I love this Year in the Country quilt, pattern a gift from Penny in SA. It is an entire year but somehow speaks to me of fall into winter.
















Close ups...














oldie!


new last year, Starry Eyed Jack.
















My collection of autumn colored mixing bowls, chocolate brown, almost black, pumpkin and caramel. They need their fall wash up and to be resorted. I have two more stacks to wash, today's housekeeping plan.





I love nature finds and dried botanicals. The mini punks from Trader Joe's, c. 2019, dried great, as did some acorns I collected. 



These are tree pumpkins or branch pumpkins  HERE



These baby jacks, from 2020, not so much. They turned into zombie pumpkins! And one exploded in a discreet corner over the summer. Hilarious Fail. 



Nostalgia---the two throw pillows' fabrics and the quilt were found for me by my mom. I display them every year and think of her pleasure in seasonal touches.



The center crock below was hers too, always filled with hydrangeas. It came from Steamboat Springs Colorado, her idea of a cool souvenir. My dad brought home a 4" blue spruce seedling sprout, extracted from a Wendy's parking lot's flower bed, his idea of a souvenir. It grew tall in Illinois, then he moved it to the Cape, where it majestically grew to maybe thirty feet tall or more at the front of his yard where it hid his potato patch and mom's lavender garden from the street view. [curb appeal!] 


Outside the cottage, I'm noting this year that the mums are very outstanding and pretty. There mahogany ones are on our deck, 



And these perfectly pumpkin orange mums are at my front/ back? door with a small classic pumpkin.

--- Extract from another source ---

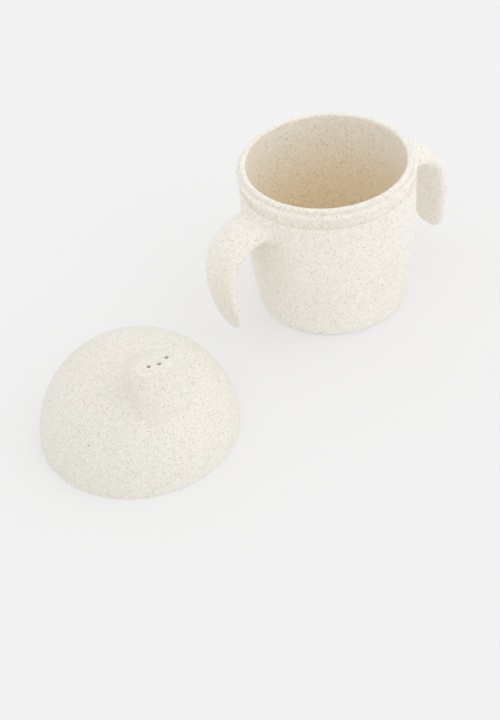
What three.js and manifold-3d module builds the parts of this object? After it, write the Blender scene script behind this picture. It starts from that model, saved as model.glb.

Hope your week has been great, enjoy the weekend!

love

lizzy

gone to the beach...


harvest moon  or hunters moon last night. [to me the hunters moon has to be in November]






Geese, trying to form their V.



First red leaf.


This is for Kel, the 15 cent thread. The object in it was an old time-y wire needle threader. I use the spool as a keeper, because the wind blows the old aluminum threader away. The spool must have come from my dad's sewing tin.